March 16: The Lenten Journey Continues

In John 5,1-3, 5-16, we encounter Jesus in Jerusalem for a festival. He is at the pool near the Sheep Gate. Around the pool are large numbers of people who are blind, lame, and paralyzed. These are the ailments that we Christians often suffer from: blindness, when we cannot see where Jesus is leading us or where we should go in life; lameness and paralysis, when we can see but have difficulty walking or even moving along Christ’s Way. During this Lenten season, do we hear Jesus asking us the question He puts to the man: “Do you want to be well again? Do you want to be made whole again?”

More specifically, according to the Gospel, for 38 years the man has been trying to get into the water when it is “disturbed,” but someone else always got in before him. It seems that a spring in the pool bubbled up from time to time and it was believed that it had curative qualities. Note that Jesus wastes no time. “Rise up! Pick up your sleeping-mat and walk.” The man is immediately cured and walks away. We have here, in the words of Jesus, another intimation of Resurrection to new life – of which Jesus is the Source: “I am the Resurrection and the Life.”

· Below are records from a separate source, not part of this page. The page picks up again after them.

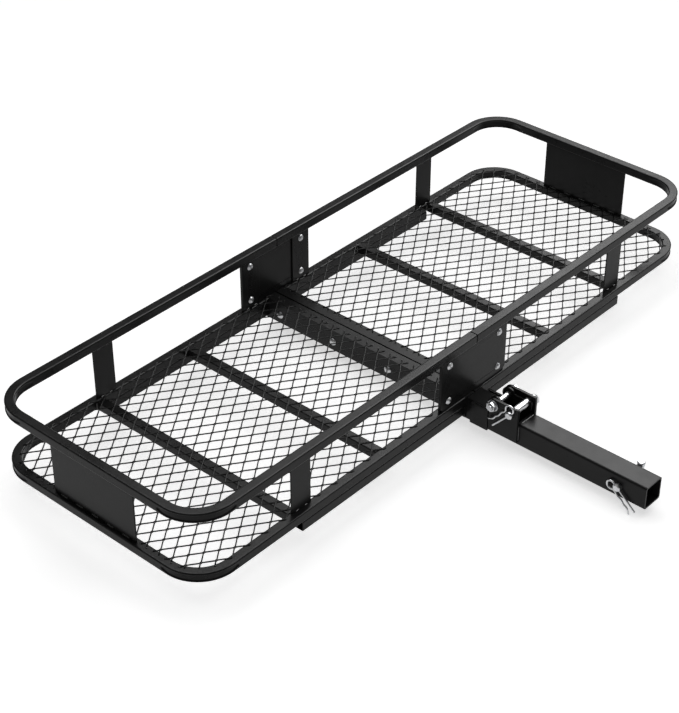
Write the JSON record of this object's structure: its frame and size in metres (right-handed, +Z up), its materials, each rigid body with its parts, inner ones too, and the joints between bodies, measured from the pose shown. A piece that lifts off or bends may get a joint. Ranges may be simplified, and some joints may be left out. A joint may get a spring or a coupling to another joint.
{
  "type": "folding hitch cargo carrier",
  "caption": "Long shallow steel basket with a mesh floor on a square receiver shank; a pivot and lock pin let the basket fold up towards the vehicle.",
  "frame": {"origin": "centre of the hitch pin hole, on the axis of the shank", "axes": "+X across the vehicle along the basket; +Y along the shank, away from the vehicle; +Z up"},
  "size_m": [1.524, 0.9744, 0.2115],
  "materials": {
    "coated_rail": "semi-gloss black powder coat on square steel tube",
    "coated_tube": "semi-gloss black powder coat on heavy square tube",
    "coated_plate": "semi-gloss black powder coat on flat steel",
    "coated_mesh": "black powder coat on expanded mesh",
    "plastic_cap": "matt black moulded plug",
    "zinc_fastener": "bright zinc plate",
    "zinc_pin": "bright zinc plate",
    "spring_wire": "bright zinc plated spring wire"
  },
  "bodies": {
    "shank": {"receiver_shank": "coated_tube", "left_hinge_bracket": "coated_plate", "right_hinge_bracket": "coated_plate", "pivot_bolt": "zinc_fastener", "pivot_nut": "zinc_fastener", "pivot_washers": "zinc_fastener"},
    "basket": {"centre_tube": "coated_tube", "centre_tube_cap": "plastic_cap", "left_hinge_cheek": "coated_plate", "right_hinge_cheek": "coated_plate", "left_hinge_ear": "coated_plate", "right_hinge_ear": "coated_plate", "left_saddle": "coated_plate", "right_saddle": "coated_plate", "saddle_bolts": "zinc_fastener", "saddle_nuts": "zinc_fastener", "left_bottom_rail": "coated_rail", "right_bottom_rail": "coated_rail", "left_top_rail": "coated_rail", "right_top_rail": "coated_rail", "front_left_post": "coated_plate", "front_right_post": "coated_plate", "rear_left_post": "coated_plate", "rear_right_post": "coated_plate", "front_left_splice_post": "coated_plate", "front_right_splice_post": "coated_plate", "rear_left_splice_post": "coated_plate", "rear_right_splice_post": "coated_plate", "front_splice_plate": "coated_plate", "rear_splice_plate": "coated_plate", "splice_bolts": "zinc_fastener", "splice_nuts": "zinc_fastener", "left_end_plate": "coated_plate", "right_end_plate": "coated_plate", "left_outer_floor_bar": "coated_rail", "left_inner_floor_bar": "coated_rail", "right_inner_floor_bar": "coated_rail", "right_outer_floor_bar": "coated_rail", "left_floor_mesh": "coated_mesh", "right_floor_mesh": "coated_mesh", "front_left_support_bar": "coated_rail", "front_right_support_bar": "coated_rail", "rear_left_support_bar": "coated_rail", "rear_right_support_bar": "coated_rail"},
    "lock_pin": {"lock_pin": "zinc_pin"},
    "lock_clip": {"lock_pin_clip": "spring_wire"},
    "hitch_pin": {"hitch_pin": "zinc_pin"},
    "hitch_clip": {"hitch_pin_clip": "spring_wire"}
  },
  "joints": [
    {"name": "basket_fold", "type": "hinge", "parent": "shank", "child": "basket", "pos_m": [0, 0.2934, 0.0452], "axis": [1, 0, 0], "range_deg": [0, 90]},
    {"name": "lock_pin_play", "type": "slide", "parent": "shank", "child": "lock_pin", "axis": [1, 0, 0], "range_m": [0, 0.0022]},
    {"name": "lock_clip_pull", "type": "slide", "parent": "lock_pin", "child": "lock_clip", "axis": [0, -0.6639, 0.7478], "range_m": [0, 0.064]},
    {"name": "hitch_pin_play", "type": "slide", "parent": "shank", "child": "hitch_pin", "axis": [1, 0, 0], "range_m": [0, 0.0022]},
    {"name": "hitch_clip_pull", "type": "slide", "parent": "hitch_pin", "child": "hitch_clip", "axis": [0, 0.7604, 0.6494], "range_m": [0, 0.064]}
  ]
}
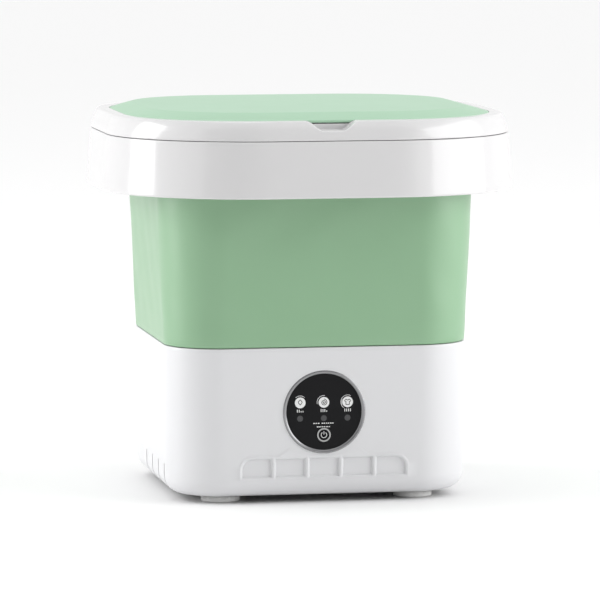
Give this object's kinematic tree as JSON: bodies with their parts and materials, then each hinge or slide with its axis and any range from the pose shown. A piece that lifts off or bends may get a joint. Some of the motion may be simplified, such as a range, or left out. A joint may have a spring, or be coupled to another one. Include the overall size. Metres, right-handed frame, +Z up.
{
  "type": "foldable mini washing machine",
  "caption": "Foldable top-loading mini washing machine: white base with a round control disc, green folding wall, overhanging collar and hinged lid",
  "frame": {"origin": "centre of the footprint, on the floor under the feet", "axes": "+Z up, -Y towards the front with the control disc, +X to the right of someone who stands behind the machine's front face looking along +Y"},
  "size_m": [0.3398, 0.3198, 0.32],
  "materials": {
    "white_gloss": "glossy moulded ABS",
    "white_satin": "satin moulded ABS",
    "green_gloss": "satin moulded ABS",
    "green_elastic": "smooth satin elastomer",
    "white_inner": "matt moulded polypropylene",
    "soft_white": "soft matt rubber",
    "grey_rubber": "matt rubber",
    "black_gloss": "polished black acrylic",
    "black_plastic": "matt black nylon",
    "silver_trim": "satin silver coating",
    "white_print": "screen print",
    "grey_window": "smoked translucent plastic",
    "steel": "machined steel",
    "zinc_plate": "zinc plated sheet",
    "gear_nylon": "natural nylon",
    "board": "solder mask",
    "led": "clear epoxy",
    "copper_wire": "insulated wire"
  },
  "bodies": {
    "base": {"base_shell": "white_satin", "bottom_cover": "white_inner", "feet": "soft_white", "cover_screws": "steel", "tub_pan": "white_inner", "drain_grate": "white_inner", "drain_elbow": "grey_rubber", "drain_spigot": "white_inner", "fold_wall": "green_elastic", "shaft_seal": "grey_rubber", "upper_bearing": "steel", "lower_bearing": "steel", "gear_plate": "zinc_plate", "plate_screws": "steel", "motor_can": "steel", "motor_end_cap": "black_plastic", "motor_screws": "steel", "panel_bezel": "silver_trim", "panel_disc": "black_gloss", "mode_marks": "white_print", "indicator_windows": "grey_window", "control_board": "board", "key_switch": "black_plastic", "board_leds": "led", "board_screws": "steel", "power_inlet": "black_plastic", "inlet_pin": "steel", "inlet_nut": "steel", "wire_harness": "copper_wire"},
    "collar": {"collar": "white_gloss", "wall_clamp_ring": "white_inner", "hinge_pins": "steel"},
    "lid": {"lid_frame": "white_gloss", "lid_panel": "green_gloss", "lid_liner": "white_inner", "lid_seal": "soft_white"},
    "pulsator": {"pulsator": "white_inner", "pulsator_screw": "steel", "drive_shaft": "steel", "shaft_clip": "steel", "driven_gear": "gear_nylon"},
    "rotor": {"motor_shaft": "steel", "motor_pinion": "gear_nylon"},
    "power_key": {"power_key": "black_gloss", "key_ring": "white_print"},
    "drain_plug": {"drain_plug": "grey_rubber"}
  },
  "joints": [
    {"name": "collapse", "type": "slide", "parent": "base", "child": "collar", "axis": [0, 0, -1], "range_m": [0, 0.125], "deforming": ["fold_wall"]},
    {"name": "lid_hinge", "type": "hinge", "parent": "collar", "child": "lid", "pos_m": [0, 0.1565, 0.3], "axis": [-1, 0, 0], "range_deg": [0, 100]},
    {"name": "pulsator_spin", "type": "hinge", "parent": "base", "child": "pulsator", "pos_m": [0, 0, 0.1], "axis": [0, 0, 1], "continuous": true},
    {"name": "motor_spin", "type": "hinge", "parent": "base", "child": "rotor", "pos_m": [-0.03635, 0, 0.06], "axis": [0, 0, 1], "continuous": true},
    {"name": "power_key_press", "type": "slide", "parent": "base", "child": "power_key", "axis": [0, 1, 0], "range_m": [0, 0.0008], "stiffness_N_per_m": 400},
    {"name": "drain_plug_pull", "type": "slide", "parent": "base", "child": "drain_plug", "axis": [0, 1, 0], "range_m": [0, 0.025]}
  ],
  "couplings": [
    {"joint": "motor_spin", "follows": "pulsator_spin", "ratio": -5}
  ]
}
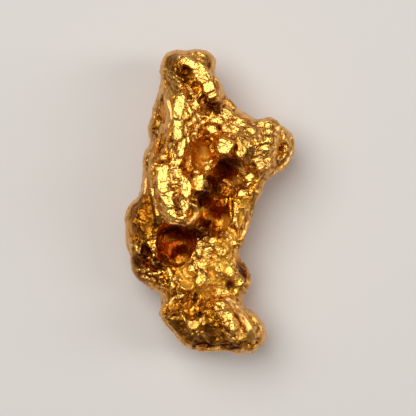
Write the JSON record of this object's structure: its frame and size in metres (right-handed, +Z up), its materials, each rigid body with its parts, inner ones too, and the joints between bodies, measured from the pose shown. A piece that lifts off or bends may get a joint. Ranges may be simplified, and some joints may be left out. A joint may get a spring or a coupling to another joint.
{
  "type": "gold nugget",
  "caption": "Natural gold nugget lying on its back: a narrow head, a hanging tongue, a knob, a side lobe and a broad foot, with deep smooth hollows in a crumpled front.",
  "frame": {"origin": "middle of the length and width, on the plane that the back rests on", "axes": "+Y along the nugget towards its narrow head, +Z up out of its crumpled front, +X towards the side lobe"},
  "size_m": [0.0136, 0.0244, 0.0086],
  "materials": {
    "gold": "native gold, polished on its crests and matt in its hollows"
  },
  "bodies": {
    "root": {"nugget": "gold"}
  },
  "joints": []
}
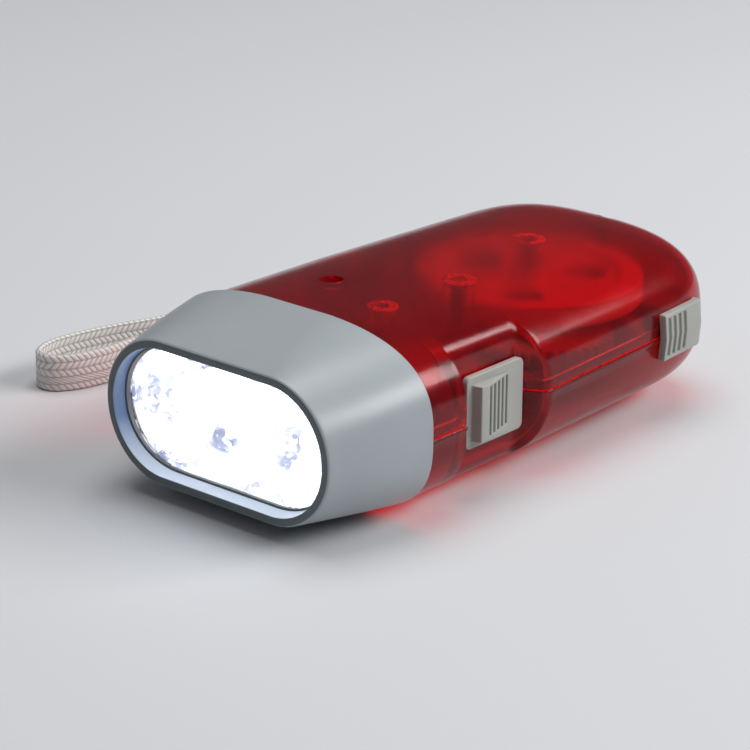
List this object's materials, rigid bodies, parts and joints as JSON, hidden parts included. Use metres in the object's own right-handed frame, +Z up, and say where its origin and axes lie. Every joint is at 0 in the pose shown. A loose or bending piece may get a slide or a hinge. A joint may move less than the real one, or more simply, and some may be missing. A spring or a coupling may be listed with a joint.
{
  "type": "hand crank flashlight",
  "caption": "Pocket flashlight with a squeeze lever that drives a gear train, flywheel and generator; LEDs behind an oval lens, slide switch, lever lock and wrist strap.",
  "frame": {"origin": "on the floor under the middle of the housing, with the strap left out", "axes": "+X to the switch side, +Y from the lens to the tail, +Z up; the squeeze lever is on the -X flank"},
  "size_m": [0.1004, 0.12, 0.0326],
  "materials": {
    "red_shell": "translucent, gloss",
    "grey_bezel": "satin",
    "grey_slide": "satin",
    "clear_lens": "gloss",
    "reflector": "mirror",
    "led": "gloss",
    "board": "matte",
    "nylon": "satin",
    "steel": "satin",
    "iron": "satin",
    "magnet": "matte",
    "copper": "satin",
    "brass": "satin",
    "black": "matte",
    "webbing": "woven"
  },
  "bodies": {
    "housing": {"lower_shell": "red_shell", "upper_shell": "red_shell", "head_bezel": "grey_bezel", "lens": "clear_lens", "reflector": "reflector", "led_left": "led", "led_centre": "led", "led_right": "led", "led_board": "board", "lever_pin": "steel", "drive_axle": "steel", "idler_axle": "steel", "stator_core": "iron", "coil_bobbin": "black", "coil_winding": "copper", "cell_lower": "steel", "cell_middle": "steel", "cell_upper": "steel", "switch_body": "black", "case_screw_front": "steel", "case_screw_rear": "steel", "strap_pin": "steel", "wrist_strap": "webbing"},
    "lever": {"squeeze_lever": "red_shell", "lever_spring": "steel"},
    "clutch": {"clutch_pinion": "nylon"},
    "drive": {"drive_gear": "nylon"},
    "idler": {"idler_gear": "nylon"},
    "wheel": {"flywheel": "nylon", "flywheel_pinion": "brass", "flywheel_shaft": "steel", "rotor_magnet": "magnet"},
    "switch": {"switch_slider": "grey_slide"},
    "lock": {"lock_slider": "grey_slide", "latch_bar": "steel"}
  },
  "joints": [
    {"name": "lever_squeeze", "type": "hinge", "parent": "housing", "child": "lever", "pos_m": [-0.022, 0.003, 0], "axis": [0, 0, 1], "range_deg": [0, 22], "deforming": ["lever_spring"]},
    {"name": "clutch_turn", "type": "hinge", "parent": "housing", "child": "clutch", "pos_m": [0.00773, -0.00102, 0], "axis": [0, 0, 1], "range_deg": [-111, 0]},
    {"name": "flywheel_spin", "type": "hinge", "parent": "housing", "child": "wheel", "pos_m": [0.002, 0.0255, 0], "axis": [0, 0, 1], "continuous": true},
    {"name": "idler_spin", "type": "hinge", "parent": "housing", "child": "idler", "pos_m": [0.01315, 0.01488, 0], "axis": [0, 0, 1], "continuous": true},
    {"name": "drive_spin", "type": "hinge", "parent": "housing", "child": "drive", "pos_m": [0.00773, -0.00102, 0], "axis": [0, 0, 1], "continuous": true},
    {"name": "switch_slide", "type": "slide", "parent": "housing", "child": "switch", "axis": [0, -1, 0], "range_m": [0, 0.0024]},
    {"name": "lock_slide", "type": "slide", "parent": "housing", "child": "lock", "axis": [0, 1, 0], "range_m": [0, 0.003]}
  ],
  "couplings": [
    {"joint": "clutch_turn", "follows": "lever_squeeze", "ratio": -5},
    {"joint": "idler_spin", "follows": "flywheel_spin", "ratio": -0.29412},
    {"joint": "drive_spin", "follows": "flywheel_spin", "ratio": 0.077399}
  ]
}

The Gospel also tells us that, at this point, the legalists step in. On his way, the man is challenged for carrying his sleeping mat on a sabbath day. How petty one can get! Here is a man who has been a cripple for 38 years and is now taken to task for carrying his sleeping mat on a sabbath. The wonder is that he can do it at all!

Have we ever been preoccupied with whether we have fasted long enough before receiving Communion, or whether the priest is “playing loose” with the words of the Mass, or if all the rules are being followed? It is so easy to lose our sense of proportion, isn’t it? Do we pay more attention to whether the rules are being followed (to the letter) than whether we are worshiping in spirit and truth, genuinely coming together in Christ Jesus? Later in the Gospel, Jesus and the man meet in the Temple. The man is told to complete his experience of healing by abandoning a life of sin, bringing body and spirit into full harmony and wholeness. This is not to say that Jesus is implying that the man had been a cripple because of his sin. Jesus did not teach that. But what He is saying is that physical wholeness needs to be matched by spiritual wholeness, the wholeness of the complete person. Are our Lenten resolutions helping us draw closer to spiritual wholeness? Along with being well prepared for Easter, isn’t that the whole point of this season? Do we want to be made whole again?